EXERCISE REQUIREMENTS:
Return only the lines from the top of the material through the line marked by "over the field.", unaltered.

DATASET SECTION:
=-=-=
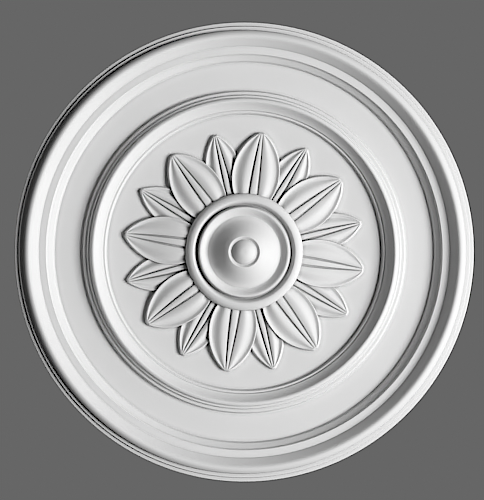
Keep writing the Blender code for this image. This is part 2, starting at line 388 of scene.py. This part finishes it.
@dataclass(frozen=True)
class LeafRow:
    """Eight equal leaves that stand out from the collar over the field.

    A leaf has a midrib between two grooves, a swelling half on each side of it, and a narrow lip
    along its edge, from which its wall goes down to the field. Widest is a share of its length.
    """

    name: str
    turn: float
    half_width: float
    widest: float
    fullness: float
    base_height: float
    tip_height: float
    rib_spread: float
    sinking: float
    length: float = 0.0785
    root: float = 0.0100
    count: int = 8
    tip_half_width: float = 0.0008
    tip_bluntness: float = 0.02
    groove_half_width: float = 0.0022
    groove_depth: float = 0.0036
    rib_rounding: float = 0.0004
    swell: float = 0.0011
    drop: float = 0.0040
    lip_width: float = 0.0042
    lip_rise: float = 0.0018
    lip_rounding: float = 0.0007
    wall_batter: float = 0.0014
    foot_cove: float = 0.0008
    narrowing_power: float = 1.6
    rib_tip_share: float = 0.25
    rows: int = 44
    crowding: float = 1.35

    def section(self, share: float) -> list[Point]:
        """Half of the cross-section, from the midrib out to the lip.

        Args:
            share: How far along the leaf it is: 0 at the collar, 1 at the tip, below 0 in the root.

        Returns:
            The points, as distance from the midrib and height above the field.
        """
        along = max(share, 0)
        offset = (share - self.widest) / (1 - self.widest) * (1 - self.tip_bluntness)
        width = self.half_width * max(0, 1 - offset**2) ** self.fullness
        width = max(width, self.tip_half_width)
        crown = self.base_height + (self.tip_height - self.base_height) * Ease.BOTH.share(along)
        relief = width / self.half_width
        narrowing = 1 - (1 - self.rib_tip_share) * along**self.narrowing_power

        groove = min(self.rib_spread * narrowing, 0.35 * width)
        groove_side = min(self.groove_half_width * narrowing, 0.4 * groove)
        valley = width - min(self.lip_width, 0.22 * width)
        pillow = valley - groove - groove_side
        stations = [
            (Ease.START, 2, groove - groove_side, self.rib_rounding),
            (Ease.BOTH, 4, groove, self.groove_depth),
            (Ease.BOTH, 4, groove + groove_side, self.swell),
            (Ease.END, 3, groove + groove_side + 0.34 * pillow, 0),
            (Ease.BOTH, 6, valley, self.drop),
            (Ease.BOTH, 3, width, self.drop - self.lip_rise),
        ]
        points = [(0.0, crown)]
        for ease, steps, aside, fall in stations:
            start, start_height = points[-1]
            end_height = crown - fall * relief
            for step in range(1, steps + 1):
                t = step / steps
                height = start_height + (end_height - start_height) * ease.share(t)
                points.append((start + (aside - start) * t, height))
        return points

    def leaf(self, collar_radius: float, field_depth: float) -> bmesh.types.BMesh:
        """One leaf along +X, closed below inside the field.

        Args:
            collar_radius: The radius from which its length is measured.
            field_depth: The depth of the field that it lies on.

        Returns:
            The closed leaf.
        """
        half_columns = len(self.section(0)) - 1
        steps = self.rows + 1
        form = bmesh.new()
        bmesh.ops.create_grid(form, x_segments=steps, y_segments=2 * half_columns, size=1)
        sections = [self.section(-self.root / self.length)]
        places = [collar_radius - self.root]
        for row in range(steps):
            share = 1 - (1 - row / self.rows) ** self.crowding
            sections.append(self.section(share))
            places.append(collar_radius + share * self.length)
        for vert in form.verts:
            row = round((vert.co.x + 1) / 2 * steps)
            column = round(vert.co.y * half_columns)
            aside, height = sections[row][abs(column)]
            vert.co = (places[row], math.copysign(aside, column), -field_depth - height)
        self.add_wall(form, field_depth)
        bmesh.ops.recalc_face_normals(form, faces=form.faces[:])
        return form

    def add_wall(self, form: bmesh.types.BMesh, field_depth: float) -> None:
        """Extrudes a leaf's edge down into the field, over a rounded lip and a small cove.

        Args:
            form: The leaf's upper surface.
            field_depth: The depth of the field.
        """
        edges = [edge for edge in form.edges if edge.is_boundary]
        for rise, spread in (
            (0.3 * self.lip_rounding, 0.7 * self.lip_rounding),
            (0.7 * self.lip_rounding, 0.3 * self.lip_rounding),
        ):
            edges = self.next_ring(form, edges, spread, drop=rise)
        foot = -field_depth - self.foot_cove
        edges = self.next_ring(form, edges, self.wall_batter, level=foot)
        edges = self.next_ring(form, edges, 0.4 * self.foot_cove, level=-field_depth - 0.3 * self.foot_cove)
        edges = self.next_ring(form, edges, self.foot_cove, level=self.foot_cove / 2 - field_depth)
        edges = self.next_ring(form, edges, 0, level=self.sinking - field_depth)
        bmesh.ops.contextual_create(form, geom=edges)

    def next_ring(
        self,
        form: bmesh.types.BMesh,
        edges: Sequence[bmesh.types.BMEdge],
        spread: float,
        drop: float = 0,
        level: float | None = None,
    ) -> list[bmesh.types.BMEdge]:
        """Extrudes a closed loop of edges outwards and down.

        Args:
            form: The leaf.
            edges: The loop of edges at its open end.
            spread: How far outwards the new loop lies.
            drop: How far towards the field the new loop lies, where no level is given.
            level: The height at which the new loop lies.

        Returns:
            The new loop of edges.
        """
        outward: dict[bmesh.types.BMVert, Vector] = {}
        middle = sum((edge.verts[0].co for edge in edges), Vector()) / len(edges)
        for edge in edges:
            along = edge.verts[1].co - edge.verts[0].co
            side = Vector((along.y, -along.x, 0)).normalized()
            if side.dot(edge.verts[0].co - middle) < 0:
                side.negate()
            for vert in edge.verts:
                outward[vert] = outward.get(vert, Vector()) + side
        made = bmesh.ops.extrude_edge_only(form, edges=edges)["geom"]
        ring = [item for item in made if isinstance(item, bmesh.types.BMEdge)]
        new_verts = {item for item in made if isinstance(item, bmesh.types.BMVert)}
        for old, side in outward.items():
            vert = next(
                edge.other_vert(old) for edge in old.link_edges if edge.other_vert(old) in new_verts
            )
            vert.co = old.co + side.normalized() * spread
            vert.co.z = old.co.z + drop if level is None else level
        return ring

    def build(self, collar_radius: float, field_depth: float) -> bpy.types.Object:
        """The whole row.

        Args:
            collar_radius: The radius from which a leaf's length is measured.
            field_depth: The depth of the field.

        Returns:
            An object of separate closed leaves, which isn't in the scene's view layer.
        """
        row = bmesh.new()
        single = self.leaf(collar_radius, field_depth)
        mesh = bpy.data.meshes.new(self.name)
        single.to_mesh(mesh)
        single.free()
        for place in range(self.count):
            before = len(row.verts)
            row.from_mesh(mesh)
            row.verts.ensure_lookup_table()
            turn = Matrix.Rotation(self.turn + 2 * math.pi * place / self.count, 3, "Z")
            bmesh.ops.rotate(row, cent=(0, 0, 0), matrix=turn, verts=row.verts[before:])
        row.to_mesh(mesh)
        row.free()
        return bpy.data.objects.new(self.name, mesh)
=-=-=
ANSWER BELOW:
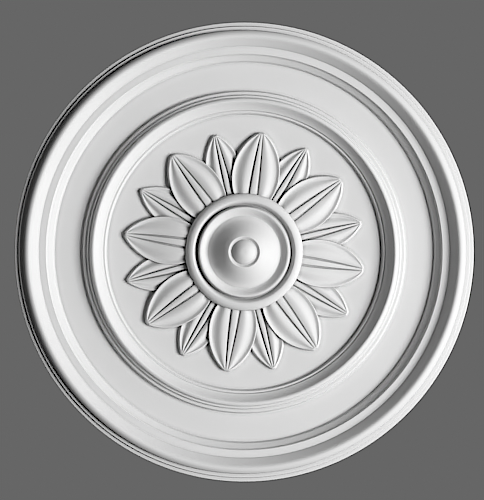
Keep writing the Blender code for this image. This is part 2, starting at line 388 of scene.py. This part finishes it.
@dataclass(frozen=True)
class LeafRow:
    """Eight equal leaves that stand out from the collar over the field.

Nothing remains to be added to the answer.